The New Burger Kings: Smashburger vs. Culver's
Ever since Supersize Me came out, I've been loathe to dine at fast food restaurants. But with so many locals extolling the meaty virtues of the new pseudo-gourmet hamburger chains that have been popping up around the Valley, it was impossible to resist pitting two of these gut-busting gastronomic giants against each other.
Meet the next generation of burger kings...
In One Corner: Smashburger
777 S. College Ave. in Tempe
Weighing in at: 1/3-1/2 lb.
Cost: $5-6 for a basic cheeseburger, $8-10 for a combo (or $7 with ASU ID)
Gimmick: 100% Angus beef, cooked to order and smashed on the grill
Why it's better than BK: No creepy mascots
Denver-based Smashburger is a fast-casual chain with restaurants in 15 states and an expansion plan to rival Caesar's. Basically they're riding on In-N-Out Burger's coattails, claiming to offer a better burger experience than the longtime fast food giants.
Like with Internet dates, first impressions are everything at fast food places. There are no playgrounds or plastic crowns here. Smashburger is sleek and modern, with white walls and shiny red wall decals that entice guests to "savor" and "sizzle."
Silly, yes. But better than a pedo clown in a yellow jumpsuit.
Patrons can order a pre-designed burger or build their own from a menu of cheeses, veggies and miscellaneous toppings like fried eggs and bacon. Smashburger even offers salads and chicken sandwiches for the *cough* health conscious crowd. My companion and I ordered up a 1/3 lb. classic bacon cheeseburger with fries that couldn't possibly stick in my gullet as much as the combo's $10 price tag.
The burger arrived in a basket, split in half on a potato bun and topped with fresh lettuce and tomato. It had the greasy sheen of fast food meat and a smell reminiscent of a July 4 picnic. We bit in and were surprised by the juiciness of the beef. Clearly, Smashburger's trick of smashing a meat patty on a grill and quick-cooking for three minutes really does seal in the juices. Or at least, the greases.

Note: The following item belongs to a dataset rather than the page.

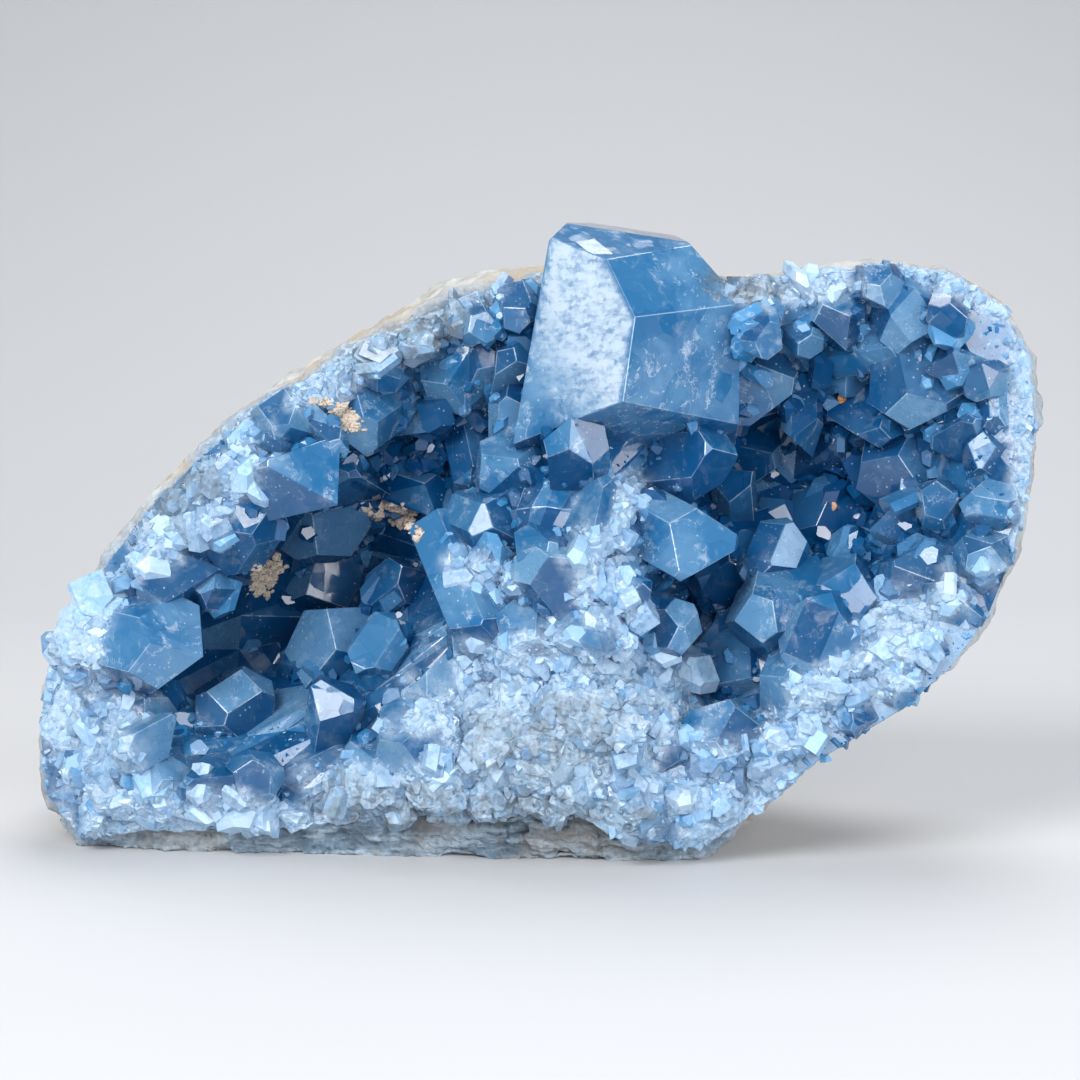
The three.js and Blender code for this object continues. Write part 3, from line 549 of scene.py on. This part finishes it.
def make_crust():
    """The crust in fine triangles, with worn edges, crumbled white areas and the marks that its material reads."""
    bm = joined_copy("crystal_crust")
    bmesh.ops.dissolve_limit(bm, angle_limit=math.radians(0.4), verts=bm.verts, edges=bm.edges)
    dice = random.Random(5)
    facet_mark = bm.faces.layers.float.new("facet")
    edge_mark = bm.faces.layers.float.new("edge")
    against_rock = bm.faces.layers.int.new("against rock")
    for face in bm.faces:
        face[facet_mark] = dice.random()
        if (face.calc_center_median() - GREAT_CORNER).length < 0.03 and face.calc_area() > 0.00015:
            face[facet_mark] = 0.6
        face[against_rock] = face.normal.y > 0.35 and behind_face(face.calc_center_median()) > 0.001
    wear_edges(bm, edge_mark, dice)
    bmesh.ops.triangulate(bm, faces=bm.faces)
    split_long_edges(
        bm, lambda middles: np.where(plain_share(WHITE_AREAS, middles) > 0.25, WHITE_CELL, BLUE_CELL), against_rock
    )
    bm.normal_update()
    painted_shade_mark, frost_mark, dirt_mark, crushed_mark = [
        bm.verts.layers.float.new(name) for name in ("painted_shade", "frost", "dirt", "crushed")
    ]
    places = np.array([vert.co for vert in bm.verts])
    surface = BVHTree.FromBMesh(bm)
    rims = np.array([at_rim(vert.co) for vert in bm.verts])
    whites = np.maximum(ragged_share(WHITE_AREAS, places), rims)
    dirts = ragged_share(DIRTY_AREAS, places)
    for vert, white, dirt in zip(bm.verts, whites, dirts):
        place = vert.co.copy()
        hidden = any(face[against_rock] for face in vert.link_faces)
        # Painted shade: the crust is painted a deeper blue where the surface around shuts it in and the further back
        # in the hollows it lies.
        shade = 0.0 if hidden else sheltered(surface, place, vert.normal)
        deep = smooth(behind_face(place) + 0.004 * noise.noise(place * 60), 0.002, 0.026)
        vert[painted_shade_mark] = min(0.8 * deep + 0.75 * shade, 1)
        vert[frost_mark] = max(white, frosted_share(place, vert.normal))
        vert[dirt_mark] = dirt
        vert[crushed_mark] = white
        if not hidden:
            crumbling = smooth(white, 0.35, 0.8) * 0.00070
            vert.co = place + vert.normal * crumbling * noise.fractal(place * 330, 0.7, 2.1, 3)
    tones = (DEEP_BLUE, BLUE, PALE_BLUE, ICE_WHITE)
    material = make_celestine("celestine", 0.4, tones, (0.03, 0.14), absorb=((0.06, 0.62, 0.92), 40.0))
    piece = piece_from(bm, "crust_of_celestine", material)
    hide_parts("crystal_crust")
    return piece


crust = make_crust()

# ---- Crushed skin --------------------------------------------------------------------------------------------
# Where the crust was crushed when the nodule was opened it is a white, sugary mass of packed crumbs. It is a skin a
# millimetre thick that is grown together with the crust under it.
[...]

Some of the bacon was slightly crisp, while other parts were limp and fatty. Sigh. For ten bucks, it should've been crisp enough to break apart when we breathed on it. The flavor was good, though -- smoky, with a hint of sweetness from the applewood. The sharp cheddar was tangy and smooth and the veggies fresh, even if the tomato was a little green.
The biggest disappointment was the beef.
"It's good, but a little greasy," said my friend. "I definitely use a leaner cut of meat than this to make burgers at home." The next ten minutes were spent taking bets on whether it was 80/20, 70/30 or the "Grade D, but edible" meat I once saw workers hauling into my college cafeteria. Shudder.